:: DATASET SECTION ::

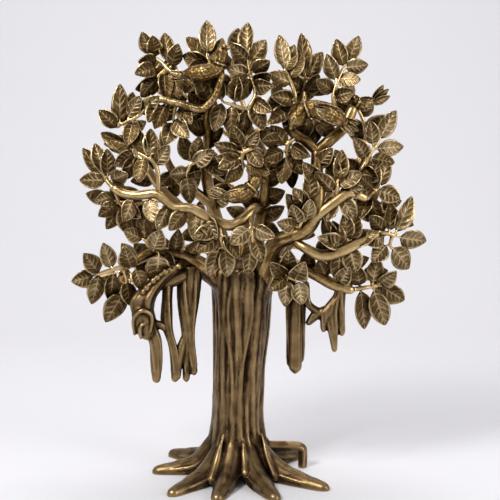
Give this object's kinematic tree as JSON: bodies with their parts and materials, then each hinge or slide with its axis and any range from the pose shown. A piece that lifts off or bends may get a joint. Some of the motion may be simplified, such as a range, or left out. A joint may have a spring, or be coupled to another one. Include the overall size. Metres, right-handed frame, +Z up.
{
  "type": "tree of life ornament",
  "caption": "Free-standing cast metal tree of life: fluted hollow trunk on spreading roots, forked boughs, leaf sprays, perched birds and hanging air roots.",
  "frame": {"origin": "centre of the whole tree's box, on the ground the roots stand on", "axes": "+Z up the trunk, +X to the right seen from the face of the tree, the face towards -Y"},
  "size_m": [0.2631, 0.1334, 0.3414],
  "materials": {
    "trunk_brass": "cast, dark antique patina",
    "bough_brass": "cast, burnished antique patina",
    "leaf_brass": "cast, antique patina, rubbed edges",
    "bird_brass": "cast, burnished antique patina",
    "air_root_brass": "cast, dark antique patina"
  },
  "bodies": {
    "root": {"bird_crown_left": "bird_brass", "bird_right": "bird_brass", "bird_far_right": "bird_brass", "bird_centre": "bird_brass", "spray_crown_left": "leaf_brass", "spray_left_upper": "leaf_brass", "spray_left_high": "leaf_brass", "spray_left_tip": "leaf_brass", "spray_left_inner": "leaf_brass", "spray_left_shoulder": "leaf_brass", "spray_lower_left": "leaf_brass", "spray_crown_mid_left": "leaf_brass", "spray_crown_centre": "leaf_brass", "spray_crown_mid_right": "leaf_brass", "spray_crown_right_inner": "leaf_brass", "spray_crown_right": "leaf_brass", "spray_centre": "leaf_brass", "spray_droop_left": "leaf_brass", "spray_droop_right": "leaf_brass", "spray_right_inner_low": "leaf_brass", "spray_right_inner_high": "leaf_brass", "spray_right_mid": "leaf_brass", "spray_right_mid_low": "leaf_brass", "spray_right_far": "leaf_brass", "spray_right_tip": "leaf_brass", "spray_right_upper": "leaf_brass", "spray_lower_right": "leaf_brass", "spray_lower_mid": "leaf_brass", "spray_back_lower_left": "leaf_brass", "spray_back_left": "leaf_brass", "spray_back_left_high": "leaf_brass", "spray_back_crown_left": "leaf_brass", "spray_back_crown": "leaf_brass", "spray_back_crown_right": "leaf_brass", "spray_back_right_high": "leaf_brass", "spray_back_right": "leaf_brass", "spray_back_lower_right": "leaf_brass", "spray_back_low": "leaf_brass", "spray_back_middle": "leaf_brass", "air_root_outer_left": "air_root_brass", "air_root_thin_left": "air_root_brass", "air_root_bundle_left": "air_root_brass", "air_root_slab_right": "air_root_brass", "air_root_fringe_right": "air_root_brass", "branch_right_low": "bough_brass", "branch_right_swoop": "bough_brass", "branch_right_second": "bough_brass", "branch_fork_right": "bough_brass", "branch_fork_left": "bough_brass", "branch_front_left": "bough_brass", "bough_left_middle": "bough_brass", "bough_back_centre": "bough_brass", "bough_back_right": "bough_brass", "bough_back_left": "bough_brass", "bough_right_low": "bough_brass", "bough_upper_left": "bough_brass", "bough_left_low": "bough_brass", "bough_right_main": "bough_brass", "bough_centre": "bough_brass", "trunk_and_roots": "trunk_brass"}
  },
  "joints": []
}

:::

#### PROBLEM DETAILS:
Take the material above and return all of it exactly.

#### SOLUTION FOR THIS PROBLEM:
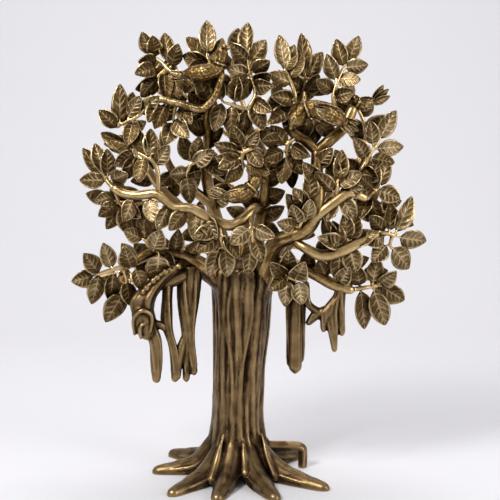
Give this object's kinematic tree as JSON: bodies with their parts and materials, then each hinge or slide with its axis and any range from the pose shown. A piece that lifts off or bends may get a joint. Some of the motion may be simplified, such as a range, or left out. A joint may have a spring, or be coupled to another one. Include the overall size. Metres, right-handed frame, +Z up.
{
  "type": "tree of life ornament",
  "caption": "Free-standing cast metal tree of life: fluted hollow trunk on spreading roots, forked boughs, leaf sprays, perched birds and hanging air roots.",
  "frame": {"origin": "centre of the whole tree's box, on the ground the roots stand on", "axes": "+Z up the trunk, +X to the right seen from the face of the tree, the face towards -Y"},
  "size_m": [0.2631, 0.1334, 0.3414],
  "materials": {
    "trunk_brass": "cast, dark antique patina",
    "bough_brass": "cast, burnished antique patina",
    "leaf_brass": "cast, antique patina, rubbed edges",
    "bird_brass": "cast, burnished antique patina",
    "air_root_brass": "cast, dark antique patina"
  },
  "bodies": {
    "root": {"bird_crown_left": "bird_brass", "bird_right": "bird_brass", "bird_far_right": "bird_brass", "bird_centre": "bird_brass", "spray_crown_left": "leaf_brass", "spray_left_upper": "leaf_brass", "spray_left_high": "leaf_brass", "spray_left_tip": "leaf_brass", "spray_left_inner": "leaf_brass", "spray_left_shoulder": "leaf_brass", "spray_lower_left": "leaf_brass", "spray_crown_mid_left": "leaf_brass", "spray_crown_centre": "leaf_brass", "spray_crown_mid_right": "leaf_brass", "spray_crown_right_inner": "leaf_brass", "spray_crown_right": "leaf_brass", "spray_centre": "leaf_brass", "spray_droop_left": "leaf_brass", "spray_droop_right": "leaf_brass", "spray_right_inner_low": "leaf_brass", "spray_right_inner_high": "leaf_brass", "spray_right_mid": "leaf_brass", "spray_right_mid_low": "leaf_brass", "spray_right_far": "leaf_brass", "spray_right_tip": "leaf_brass", "spray_right_upper": "leaf_brass", "spray_lower_right": "leaf_brass", "spray_lower_mid": "leaf_brass", "spray_back_lower_left": "leaf_brass", "spray_back_left": "leaf_brass", "spray_back_left_high": "leaf_brass", "spray_back_crown_left": "leaf_brass", "spray_back_crown": "leaf_brass", "spray_back_crown_right": "leaf_brass", "spray_back_right_high": "leaf_brass", "spray_back_right": "leaf_brass", "spray_back_lower_right": "leaf_brass", "spray_back_low": "leaf_brass", "spray_back_middle": "leaf_brass", "air_root_outer_left": "air_root_brass", "air_root_thin_left": "air_root_brass", "air_root_bundle_left": "air_root_brass", "air_root_slab_right": "air_root_brass", "air_root_fringe_right": "air_root_brass", "branch_right_low": "bough_brass", "branch_right_swoop": "bough_brass", "branch_right_second": "bough_brass", "branch_fork_right": "bough_brass", "branch_fork_left": "bough_brass", "branch_front_left": "bough_brass", "bough_left_middle": "bough_brass", "bough_back_centre": "bough_brass", "bough_back_right": "bough_brass", "bough_back_left": "bough_brass", "bough_right_low": "bough_brass", "bough_upper_left": "bough_brass", "bough_left_low": "bough_brass", "bough_right_main": "bough_brass", "bough_centre": "bough_brass", "trunk_and_roots": "trunk_brass"}
  },
  "joints": []
}